Les opposants à M. Moore ont d’ailleurs retrouvé des vidéos où on le voit faire l’apologie de l’ère esclavagiste des États-Unis, « la dernière fois où l’Amérique a été grande ». Sa ferveur religieuse lui a fait d’autre part attribuer les attentats du 11-Septembre et la crise économique à des « fléaux divins », survenus pour punir une nation « moralement déviante ».
Cette foi bornée l’a aussi poussé à adopter des positions ultraconservatrices, notamment en matière d’avortement et d’homosexualité.

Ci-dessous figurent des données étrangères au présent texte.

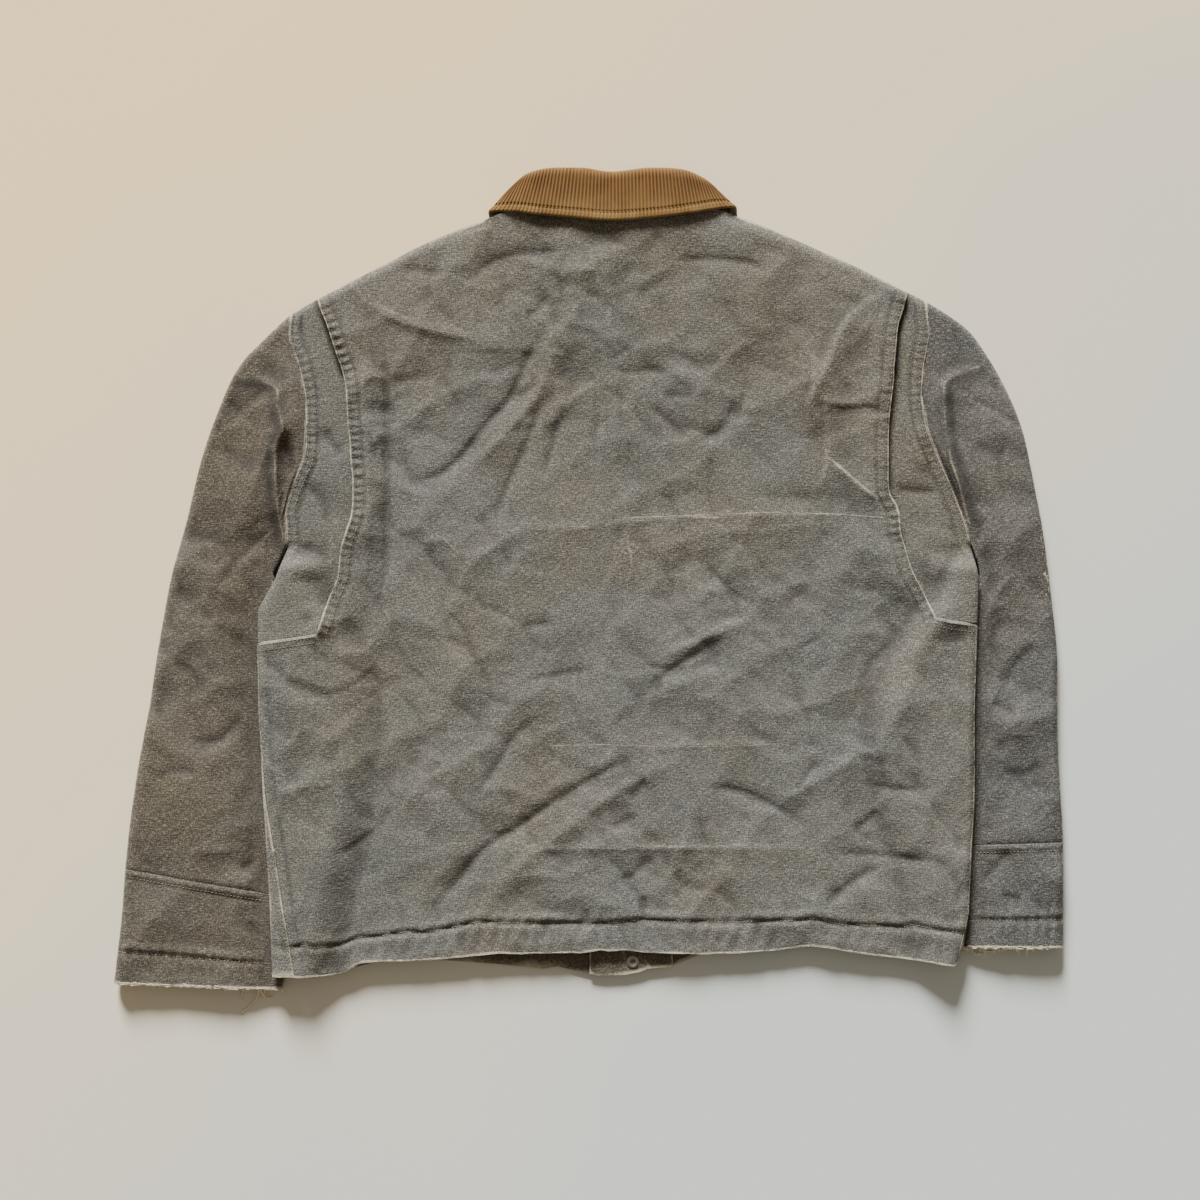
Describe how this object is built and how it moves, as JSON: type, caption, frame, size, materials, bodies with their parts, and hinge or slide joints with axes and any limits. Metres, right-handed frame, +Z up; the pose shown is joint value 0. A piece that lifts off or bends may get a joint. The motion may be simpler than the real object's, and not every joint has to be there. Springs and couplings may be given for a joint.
{
  "type": "barn jacket",
  "caption": "Waist-length work jacket laid out flat with its back up: pleated action back, long sleeves, corduroy fold-down collar, press-stud front and plain hems.",
  "frame": {"origin": "middle of the bounding box, at the height of the surface that the jacket lies on", "axes": "+X across the jacket from the wearer's left to the wearer's right, +Y from the hem towards the collar, +Z up, out of the back that lies uppermost"},
  "size_m": [0.8548, 0.7399, 0.0254],
  "materials": {
    "canvas": "worn cotton duck, matt",
    "corduroy": "cotton corduroy with worn wales",
    "aged_metal": "dulled plating"
  },
  "bodies": {
    "root": {"back_panel": "canvas", "front_left": "canvas", "front_right": "canvas", "placket": "canvas", "gusset_left": "canvas", "sleeve_left": "canvas", "sleeve_lower_left": "canvas", "gusset_right": "canvas", "sleeve_right": "canvas", "sleeve_lower_right": "canvas", "collar": "corduroy", "under_collar": "canvas", "stud_cap_1": "aged_metal", "stud_ring_1": "aged_metal", "stud_cap_2": "aged_metal", "stud_ring_2": "aged_metal", "stud_cap_3": "aged_metal", "stud_ring_3": "aged_metal", "stud_cap_4": "aged_metal", "stud_ring_4": "aged_metal", "stud_cap_5": "aged_metal", "stud_ring_5": "aged_metal", "stud_cap_6": "aged_metal", "stud_ring_6": "aged_metal"}
  },
  "joints": []
}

Le candidat démocrate Doug Jones était idéologiquement à l’autre extrême du spectre politique. Il restait à voir « s’il y [avait] assez d’électeurs républicains modérés prêts à se pincer le nez », analysait M. Jacob. Jones n’était pas « tellement fait sur mesure » par rapport à d’autres candidats qui auraient pu être plus près du spectre conservateur des républicains, a-t-il ajouté.
Pas de vrai gagnant
Les trois millions d’électeurs étaient donc appelés à trancher mardi. Toute la journée, les observateurs ont cherché à savoir si la parole des femmes réussirait à faire basculer l’Alabama. Le président affichait quant à lui un soutien indéfectible à son candidat, malgré les allégations. Tôt mardi matin, le président américain a invité sur Twitter les électeurs de l’Alabama à faire « le bon choix ».
La candidature du juge Moore a créé un casse-tête inextricable pour le parti au pouvoir. « Qu’il gagne ou qu’il perde, les républicains ont un problème. C’est une situation où tout le monde perd [«lose-lose »] » estimait quant à lui le spécialiste de la politique américaine Rafael Jacob.
Le gagnant prendra le siège auparavant détenu par le procureur général Jeff Sessions. Les républicains détiennent une faible majorité au Sénat ; ils sont 52, contre 48 démocrates.
À l’élection présidentielle de 2016, Donald Trump avait remporté l’État par une marge de 28 points de pourcentage, et il y demeure populaire.